At the moment, the readiness of many member – states to contribute troops and resources as well as the explicit provision in the AU Act that requires the union to refer to the UNSC for financial assistance whenever there is sufficient reason may address this concern. Already, Chad, Cameroon and Niger have pooled troops and are willing to pool resources as well as commitment to share intelligence for the success of the mission. Given Nigeria’s commendable record in foreign operations, and the successes achieved so far, and with the expected financial and material support from the UN and G7 member states, the country might have the capacity and ability to fund the mission and to simultaneously embark on the development of the region. For the intervention to succeed, it must focus on both military might, diplomacy and comprehensive development of the region as well as deliberate plans for post conflict disaster that could re-emerge if there is no arrangement made to contain such unwanted, but certainly – an obviously impending conundrum.

Conclusion

The genesis of BH terrorism in Nigeria can be traced to the extra – judicial killing of BH leader Mohammed Yusuf in Maiduguri by the Nigerian police.

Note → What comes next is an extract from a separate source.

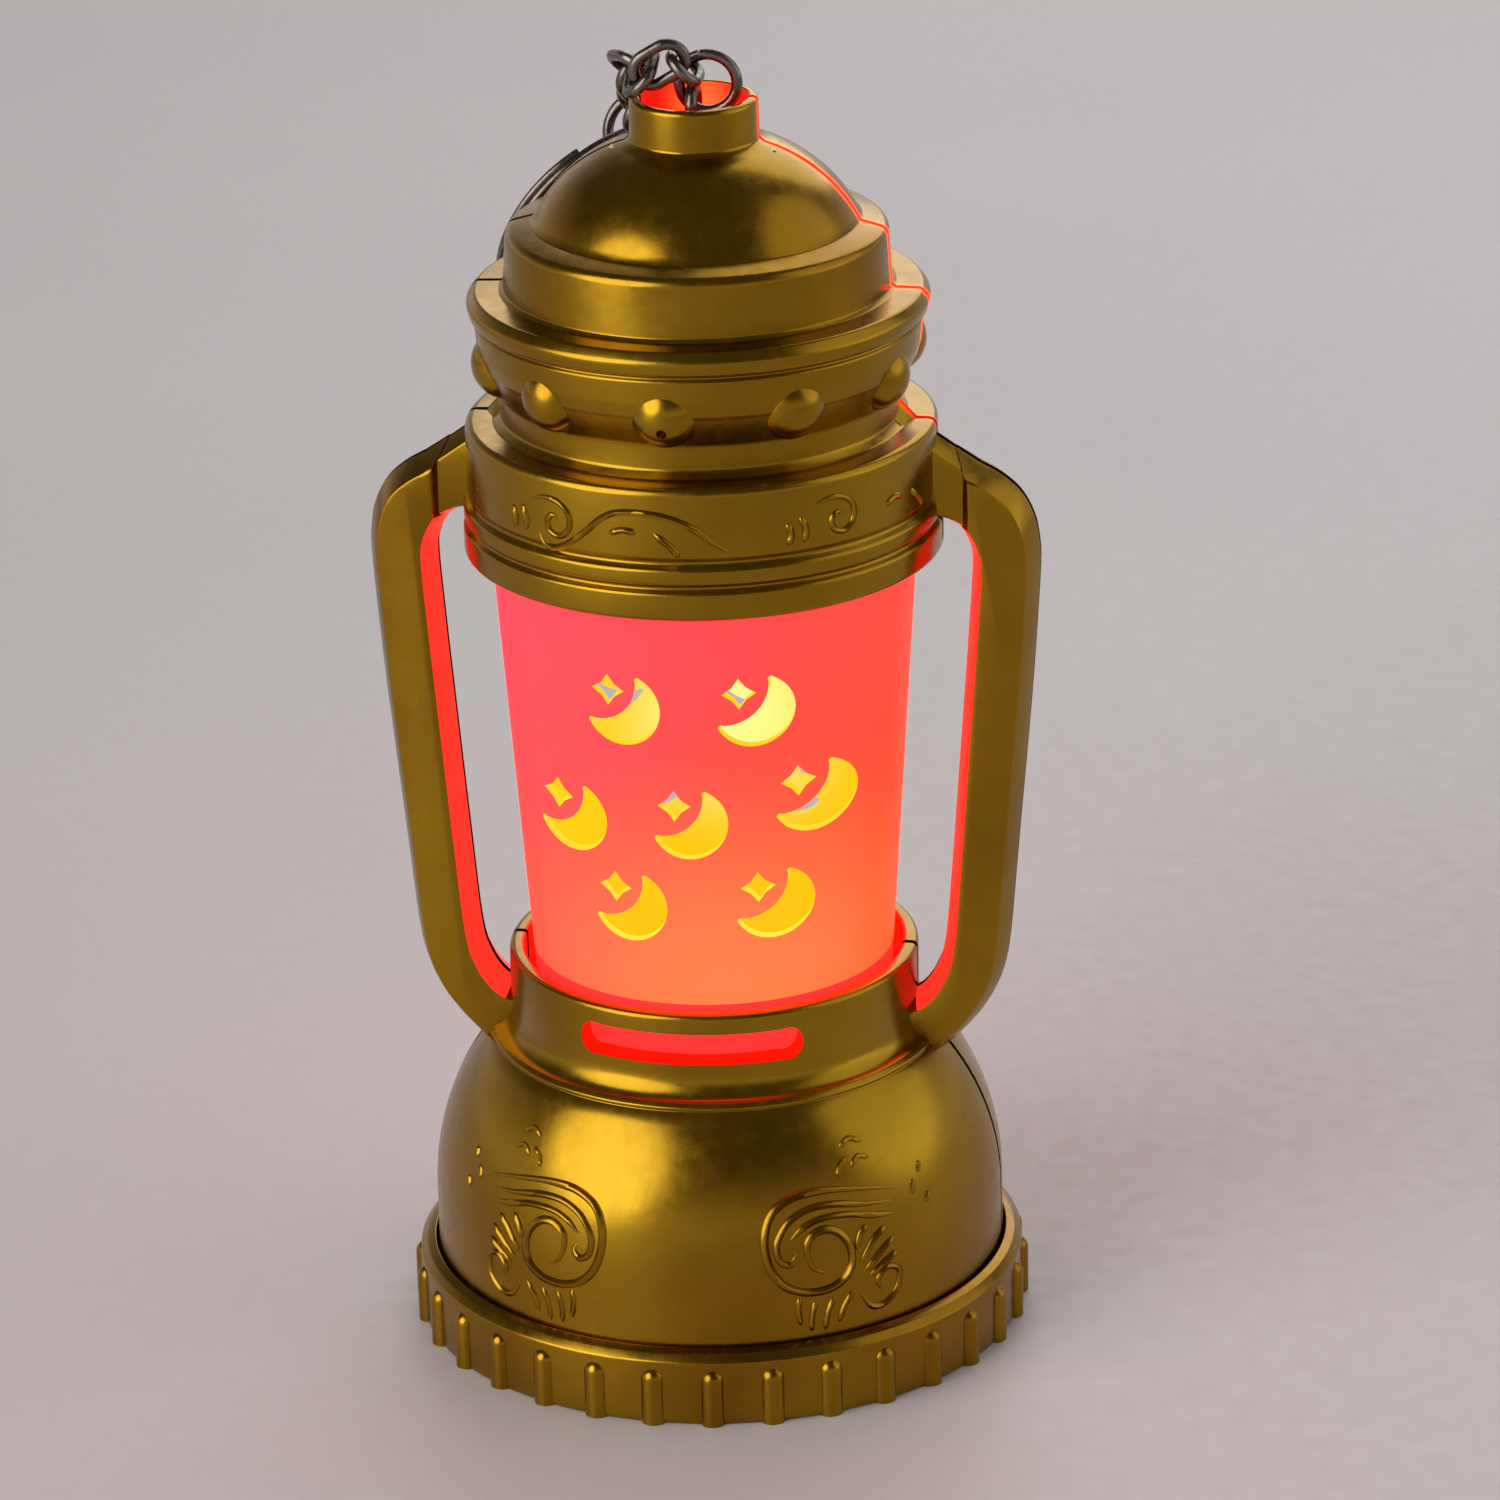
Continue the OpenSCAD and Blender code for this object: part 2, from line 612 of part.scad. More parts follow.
module front_shell() {
    color(gold) {
        difference() {
            intersection() {
                union() {
                    body_walls();
                    base_posts();
                    bridge();
                    front_posts();
                }
                half_space(-1);
            }
            at_roof_screws() translate([0, 0, -roof_screw_l + roof_seat_y - overrun])
                cylinder(h = roof_screw_l + overrun, r = roof_screw_r + contact_gap);
        }
        pins(pin_r, pin_l / 2 + pin_l);
    }
}

module back_shell() {
    color(gold) difference() {
        intersection() {
            union() {
                body_walls();
                base_posts();
                bridge();
                back_posts();
            }
            half_space(1);
        }
        at_roof_screws() {
            translate([0, 0, -overrun])
                cylinder(h = roof_seat_y + 2 * overrun, r = roof_screw_r + slip_gap);
            translate([0, 0, roof_seat_y]) cylinder(h = brim_r, r = roof_head_r + slip_gap);
        }
        translate([0, -fit_gap, 0]) pins(pin_r + fit_gap, pin_l / 2 + pin_l + 2 * fit_gap + slip_gap);
    }
}

// One crescent and its star, drawn flat around the moon's centre
module motif() {
    difference() {
        circle(r = moon_r);
        translate([-moon_r, moon_r] * bite_shift_share) circle(r = moon_bite_r);
    }
    translate([for (s = star_shift_shares) moon_r * s]) polygon([for (i = [0:7])
        star_r * (i % 2 == 0 ? 1 : star_waist_share) * [cos(45 * i), sin(45 * i)]]);
}

function diffuser_r(z) = diffuser_foot_r
    + (diffuser_top_r - diffuser_foot_r) * (z - diffuser_z) / (diffuser_top_z - diffuser_z);

module diffuser() {
    color(milk) difference() {
        rotate_extrude() polygon([
            [diffuser_foot_r - diffuser_wall, diffuser_z], [diffuser_foot_r, diffuser_z],
            [diffuser_top_r, diffuser_top_z], [diffuser_top_r - diffuser_wall, diffuser_top_z]]);
        for (face = [0, 180], place = motif_places_share) rotate([0, 0, face])
            translate([motif_pitch * place[0], -diffuser_foot_r * motif_start_share,
                       neck_top_z + window_h * place[1]])
                rotate([90, 0, 0]) linear_extrude(height = diffuser_top_r) motif();
    }
}

// Ribbed cap that closes the bulb from below and holds the battery bay
module base_cap() {
    edge = cap_wall / 4;
    color(cap_gold) {
        difference() {
            union() {
                rotate_extrude() polygon([
                    [cap_in_r, 0], [cap_r - edge, 0], [cap_r, edge], [cap_r, cap_h - 2.6 * edge],
                    [cap_r - edge, cap_h - 1.6 * edge], [cap_r - 2.4 * edge, cap_h - edge],
                    [cap_in_r + edge / 2, cap_h - edge / 4], [cap_in_r, cap_h - edge / 2]]);
                translate([0, 0, foot_gap]) cylinder(h = cap_floor, r = cap_in_r + edge);
                for (i = [0:rib_count - 1]) rotate([0, 0, (i + 0.5) * 360 / rib_count])
                    translate([cap_r + rib_proud - rib_w / 2, 0, 0]) {
                        cylinder(h = rib_top - rib_w / 2, d = rib_w, $fn = 24);
                        translate([0, 0, rib_top - rib_w / 2]) sphere(d = rib_w, $fn = 24);
                    }
                at_holder_screws() translate([0, 0, foot_gap])
                    cylinder(h = ear_z - foot_gap, r = ear_post_r);
                translate([door_screw_x, cell_y, floor_z - cap_floor / 4])
                    cylinder(h = door_post_h, r = door_post_r);
                for (side = [-1, 1])
                    translate([side * (switch_l / 2 + slip_gap + clamp_t / 2) - clamp_t / 2,
                               switch_y - switch_w / 2, floor_z - cap_floor / 2])
                        cube([clamp_t, switch_w, cap_floor / 2 + switch_h * 0.8]);
            }
            cap_openings();
        }
    }
}
module door_plan(grow) {
    offset_r = door_corner_r + grow;
    half_l = door_l / 2 + grow - offset_r;
    half_w = door_w / 2 + grow - offset_r;
    translate([door_x, cell_y]) {
        for (x = [-half_l, half_l], y = [-half_w, half_w]) translate([x, y]) circle(r = offset_r);
        square([2 * half_l, 2 * (half_w + offset_r)], center = true);
        square([2 * (half_l + offset_r), 2 * half_w], center = true);
    }
}
module cap_openings() {
    translate([0, 0, foot_gap - overrun])
        linear_extrude(height = door_t + fit_gap + overrun) door_plan(slip_gap);
    translate([cell_x, cell_y, 0]) cylinder(h = floor_z + overrun, r = hole_r);
    translate([door_screw_x, cell_y, foot_gap])
        cylinder(h = door_head_h + door_screw_l + overrun, r = door_screw_r + contact_gap);
    at_holder_screws() translate([0, 0, ear_z - holder_screw_l + ear_t])
        cylinder(h = holder_screw_l + overrun, r = holder_screw_r + contact_gap);
    at_base_screws() {
        cylinder(h = floor_z + overrun, r = base_screw_r + slip_gap);
        cylinder(h = foot_gap + base_head_h + fit_gap, r = base_head_r + slip_gap);
    }
    translate([-knob_slot_l / 2, switch_y - knob_slot_w / 2, 0])
        cube([knob_slot_l, knob_slot_w, floor_z + overrun]);
}

module battery_door() {
    color(cap_gold) difference() {
        union() {
            translate([0, 0, foot_gap]) linear_extrude(height = door_t) door_plan(0);
            translate([cell_x, cell_y, foot_gap]) cylinder(h = cap_floor, r = door_spigot_r);
        }
        translate([door_screw_x, cell_y, 0]) {
            cylinder(h = floor_z, r = door_screw_r + contact_gap);
            cylinder(h = foot_gap + door_head_h + fit_gap, r = door_head_r + fit_gap);
        }
        for (side = [-1, 1]) translate([cell_x + side * thumb_r * 1.4, cell_y, foot_gap - thumb_r * 0.7])
            sphere(r = thumb_r);
    }
}
module door_contact() {
    color(steel) translate([cell_x, cell_y, floor_z]) cylinder(h = contact_t, r = holder_in_r - slip_gap);
}
module door_screw() {
    color(steel) translate([door_screw_x, cell_y, foot_gap + contact_gap])
        screw(door_head_r, door_head_h, door_screw_r, door_screw_l);
}

module battery_holder() {
    color(black_plastic) difference() {
        union() {
            translate([cell_x, cell_y, seat_z]) cylinder(h = holder_top_z - seat_z, r = holder_r);
            translate([cell_x - ear_w / 2, cell_y - ear_l / 2, ear_z + contact_gap])
                cube([ear_w, ear_l, ear_t]);
        }
        translate([cell_x, cell_y, seat_z - overrun])
            cylinder(h = holder_roof_z - seat_z + overrun, r = holder_in_r);
        translate([strip_x - overrun, cell_y - strip_w / 2 - slip_gap, seat_z - overrun])
            cube([overrun + contact_t + 2 * contact_gap, strip_w + 2 * slip_gap, holder_top_z]);
        translate([cell_x, cell_y, seat_z]) cylinder(h = holder_top_z, r = 2 * lead_r);
        at_holder_screws() translate([0, 0, ear_z]) cylinder(h = 2 * ear_t, r = holder_screw_r + slip_gap);
    }
}

module button_cell(index) {
    rim = cell_h * 0.12;
    color(steel) translate([cell_x, cell_y, cells_z + index * cell_h]) {
        cylinder(h = cell_h - rim - contact_gap, d = cell_d);
        cylinder(h = cell_h - contact_gap, d = cell_d * 0.78);
    }
}
module button_cell_1() { button_cell(0); }
module button_cell_2() { button_cell(1); }
module button_cell_3() { button_cell(2); }

module contact_spring() {
    color(steel) translate([cell_x, cell_y, cells_top_z + contact_gap])
        tube(spring_line(), spring_wire_r, 6);
}
module top_contact() {
    color(steel) translate([cell_x, cell_y, top_contact_z])
        cylinder(h = contact_t, r = spring_big_r + spring_wire_r);
}
module side_contact() {
    color(steel) translate([strip_x, cell_y - strip_w / 2, floor_z + contact_t + contact_gap])
        cube([contact_t, strip_w, strip_top_z - floor_z - contact_t - contact_gap]);
}

module led_board() {
    color("darkgreen") difference() {
        translate([0, 0, board_z]) cylinder(h = board_t, r = board_r);
        for (side = [-1, 1]) translate([side * led_r / 2, 0, board_z - overrun])
            cylinder(h = board_t + 2 * overrun, r = board_t / 2);
    }
}
module led() {
    leg_r = board_t / 4;
    color("white") translate([0, 0, board_z + board_t + contact_gap]) {
        cylinder(h = led_flange_h, r = led_flange_r);
        cylinder(h = led_h - led_r, r = led_r);
        translate([0, 0, led_h - led_r]) sphere(r = led_r);
        for (side = [-1, 1]) translate([side * led_r / 2, 0, -board_t - 2 * leg_r])
            cylinder(h = board_t + 2 * leg_r + led_flange_h / 2, r = leg_r);
    }
}
module resistor() {
    color("saddlebrown") translate([led_flange_r + resistor_w, -resistor_l / 2, board_z + board_t])
        cube([resistor_w, resistor_l, resistor_h]);
}

module switch_body() {
    color(steel) translate([0, switch_y, floor_z + contact_gap]) {
        difference() {
            translate([-switch_l / 2, -switch_w / 2, 0]) cube([switch_l, switch_w, switch_h]);
            translate([-knob_slot_l / 2, -knob_slot_w / 2, -overrun])
                cube([knob_slot_l, knob_slot_w, overrun + knob_in_h + slip_gap]);
        }
        for (i = [0:pin_count - 1])
            translate([(i - (pin_count - 1) / 2) * pin_pitch - pin_w / 2, -pin_w / 4, switch_h])
                cube([pin_w, pin_w / 2, pin_h]);
    }
}
module switch_knob() {
    color("black") translate([-switch_travel / 2 - knob_l / 2, switch_y - knob_w / 2, knob_tip_z])
        cube([knob_l, knob_w, floor_z + knob_in_h - knob_tip_z]);
}

module base_screws() {
    color(steel) at_base_screws() translate([0, 0, foot_gap])
        screw(base_head_r, base_head_h, base_screw_r, base_screw_l);
}
module holder_screws() {
    color(steel) at_holder_screws() translate([0, 0, ear_z + ear_t + 2 * contact_gap + holder_head_h])
        mirror([0, 0, 1])
            screw(holder_head_r, holder_head_h, holder_screw_r, holder_screw_l - contact_gap - ear_t / 4);
}
module shell_screws() {
    color(steel) at_roof_screws() translate([0, 0, roof_seat_y + contact_gap + roof_head_h])
        mirror([0, 0, 1]) screw(roof_head_r, roof_head_h, roof_screw_r, roof_screw_l);
}

module wire_positive() {
    color("red") tube(positive_route, lead_r, 8);
}
module wire_negative() {
    color("black") tube(negative_route, lead_r, 8);
}
module wire_switch() {
    color("firebrick") tube(switch_route, lead_r, 8);
}

// Eye pin, held by its foot under the bridge
module eye_pin() {
    foot_z = bridge_z - foot_t - fit_gap;
    color(steel) {
        translate([0, 0, eye_z]) rotate([0, 90, 0]) rotate_extrude() translate([eye_r, 0])
            circle(d = eye_wire_d, $fn = 24);
        translate([0, 0, foot_z]) cylinder(h = eye_z - eye_r - foot_z, r = shank_r);
        translate([0, 0, foot_z]) cylinder(h = foot_t, r = foot_r);
    }
}

// How far a piece's centre is from the wire that it hangs on
function centre_shift(index) = half_sides[index] + ring_radii[index]
    - hold_radii[index - 1] - hold_radii[index] - link_play;

// Frame of one piece of the chain: it lies in the plane of its first two axes
module on_ring(index) {
    before = index - 1;
    if (index == 0) translate([0, 0, eye_z]) rotate(a = 180, v = [1, 0, 1]) children();
    else on_ring(before) translate([half_sides[before], 0, 0]) rotate([0, 0, hook_angles[before]])
        translate([ring_radii[before], 0, 0]) rotate([0, -swing_angles[before], 0])
            translate([centre_shift(index), 0, 0]) rotate([90, 0, 0]) children();
}
module wire_ring(index) {
    wire_r = hold_radii[index];
    color(steel) on_ring(index) rotate_extrude() translate([ring_radii[index], 0])
        circle(r = wire_r, $fn = 24);
}
module chain_link(number) {
    index = number + 1;
    wire_r = link_wire_d / 2;
    half = half_sides[index];
    color(steel) on_ring(index) {
        for (end = [0, 180]) rotate([0, 0, end]) translate([half, 0, 0]) rotate([0, 0, -90])
            rotate_extrude(angle = 180) translate([link_r, 0]) circle(r = wire_r, $fn = 24);
        for (side = [-1, 1]) translate([-half, side * link_r, 0]) rotate([0, 90, 0])
            cylinder(h = 2 * half, r = wire_r, $fn = 24);
    }
}
module jump_ring() { wire_ring(1); }
module chain_link_1() { chain_link(1); }
module chain_link_2() { chain_link(2); }
module chain_link_3() { chain_link(3); }
module chain_link_4() { chain_link(4); }
module chain_link_5() { chain_link(5); }
module chain_link_6() { chain_link(6); }
module chain_link_7() { chain_link(7); }
module chain_link_8() { chain_link(8); }
module end_ring() { wire_ring(link_count + 2); }
module split_ring() {
    half_w = split_ring_w / 2;
    half_t = split_ring_t / 2;
    corner = split_ring_t * 0.2;
    groove = split_ring_t * 0.12;
    color(steel) on_ring(link_count + 3) rotate_extrude() translate([split_ring_r, 0]) polygon([
        [-half_t, -half_w + corner], [-half_t + corner, -half_w],
        [half_t - corner, -half_w], [half_t, -half_w + corner],
        [half_t, -groove], [half_t - groove, 0], [half_t, groove],
        [half_t, half_w - corner], [half_t - corner, half_w],
        [-half_t + corner, half_w], [-half_t, half_w - corner],
        [-half_t, groove], [-half_t + groove, 0], [-half_t, -groove]]);
}

front_shell();
back_shell();
diffuser();
base_cap();
battery_door();
door_contact();
door_screw();
battery_holder();
button_cell_1();
button_cell_2();
button_cell_3();
contact_spring();
top_contact();
side_contact();
led_board();
led();
resistor();
switch_body();
switch_knob();
base_screws();
holder_screws();
shell_screws();
wire_positive();
wire_negative();
wire_switch();
eye_pin();
jump_ring();
chain_link_1();
chain_link_2();
chain_link_3();
chain_link_4();
chain_link_5();
chain_link_6();
chain_link_7();
chain_link_8();
end_ring();
split_ring();
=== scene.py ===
"""Looks of a small plated battery lantern on a key chain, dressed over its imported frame."""
import logging
from contextlib import contextmanager
from dataclasses import dataclass, field
from enum import Enum
from math import acos, atan, cos, degrees, pi, radians, sin, sqrt, tan
from typing import Callable, Iterator, Sequence

import bpy
from mathutils import Matrix, Vector


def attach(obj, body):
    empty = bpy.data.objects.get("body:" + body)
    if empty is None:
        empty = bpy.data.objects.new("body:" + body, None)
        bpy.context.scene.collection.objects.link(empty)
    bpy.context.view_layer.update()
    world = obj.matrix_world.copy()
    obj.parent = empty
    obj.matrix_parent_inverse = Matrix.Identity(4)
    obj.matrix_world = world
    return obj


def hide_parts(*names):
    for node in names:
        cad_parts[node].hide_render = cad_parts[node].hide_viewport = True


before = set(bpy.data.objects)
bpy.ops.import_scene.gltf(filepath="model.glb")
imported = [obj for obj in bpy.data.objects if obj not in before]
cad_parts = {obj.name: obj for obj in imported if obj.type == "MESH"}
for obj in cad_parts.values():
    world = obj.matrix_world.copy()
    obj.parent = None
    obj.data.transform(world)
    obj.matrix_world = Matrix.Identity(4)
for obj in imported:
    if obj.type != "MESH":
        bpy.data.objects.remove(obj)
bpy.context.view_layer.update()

LOG = logging.getLogger("fanous")
MM = 0.001
DOUBLES = MM / 1000
BODY = "lantern"
BASE_SCREW_TURNS = (52, 128, 232, 308)
BASE_SCREW_R = 22.9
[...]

The group’s activities escalated in response to the killing resulting in the creation of ‘ungoverned’ or ‘under governed’ – ‘caliphates’ and control of ‘bases of terror’ in the north – east Nigeria. Nigeria’s counter -terrorism strategy does not seems to holistically address the problem, hence, the threat somehow dawdles. Therefore, the challenges of development such as poverty, unemployment and illiteracy must be addressed to be able to effectively slate the insurgency. If there is no comprehensive plan to address the ‘roots and stems’ (the conflict enablers and sustainers), the danger could be compounded in the light of post conflict challenges that could re-emerge when no arrangement is made to prevent them. In the light of this puzzle, and – terrorism been a transnational and intermestic threat, multinational efforts are required to stop this calamity.

So, intervention as a (short/immediate measure), must be accompanied with a robust counter – terrorism and development programs in the region. Experience has shown that once a military operation has ended, there could be resurgence of armed groups and conflicts, if comprehensive development, disarmament, and demobilization plans are not articulated and delivered. Governments should also commit to sustained investment in security and intelligence and empower police and other para military organizations to effectively discharge their duties in the affected areas.